If it shapes manager capability, workload planning and performance expectations, it becomes strategic.
In 2026, measurable ROI will emerge — but only for organisations that integrate well-being into operating models, not just communications decks.
What HR must abandon — and urgently embrace
These four shifts converge on a deeper requirement: organisational learning itself must transform.
Looking ahead, Roy is clear about one shift that cannot wait.
Organisations must move away from static, one-time learning models.
“The agility required today is evolving at a step-changing level,” she says. “Traditional practices built around periodic training and fixed skill sets must evolve.”
What must replace them is continuous, real-time learning — including the ability to unlearn.
“Success will depend on how quickly teams can adapt, relearn and apply new capabilities.”

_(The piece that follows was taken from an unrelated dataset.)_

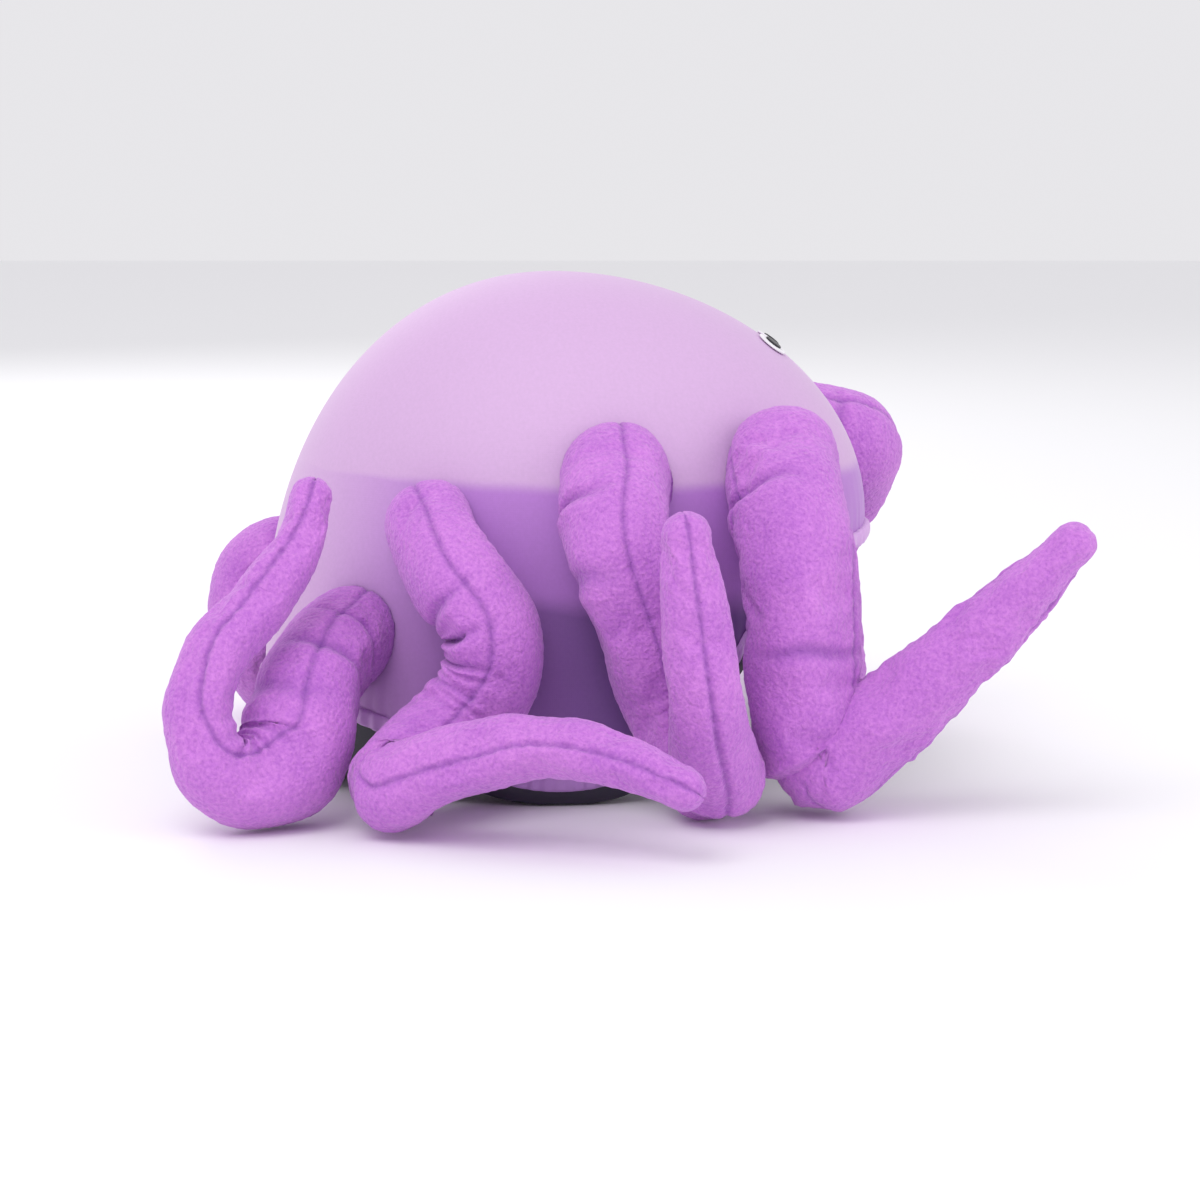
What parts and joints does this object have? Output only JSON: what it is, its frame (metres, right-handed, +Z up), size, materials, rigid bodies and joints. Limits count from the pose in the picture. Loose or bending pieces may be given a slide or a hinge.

Leadership, in this context, shifts from supervision to value creation — building environments where experimentation and growth are encouraged.
Alongside this, HR must adopt an outside-in lens.
“Relevance today is driven by authenticity and responsiveness,” Roy emphasises.
Listening to employees’ lived experiences.
Understanding societal and generational shifts.
Designing policies based on reality — not legacy.
In 2026, relevance will be defined by responsiveness.
Three Strategic Imperatives
Reweight Hiring: Integrate degree credibility with demonstrated capability. Move beyond binary debates.
Architect the Mosaic: Build systems that align permanent and contingent talent around shared outcomes, accountability and culture.
Embed Well-being and Learning: Integrate resilience and continuous learning into daily work design, not annual initiatives.
The Rebalancing Moment
Roy’s forecast is measured — but decisive.
Degrees remain — but carry less weight alone.
Permanent roles remain — but coexist with specialists.
Core benefits remain — but flex around life context.
Well-being remains — but must integrate into performance.
The system will not collapse. It will recalibrate.
In 2026, the organisations that thrive will not be those chasing dramatic disruption.
They will be those designing deliberate balance. The workforce will not be replaced. It will be rebalanced.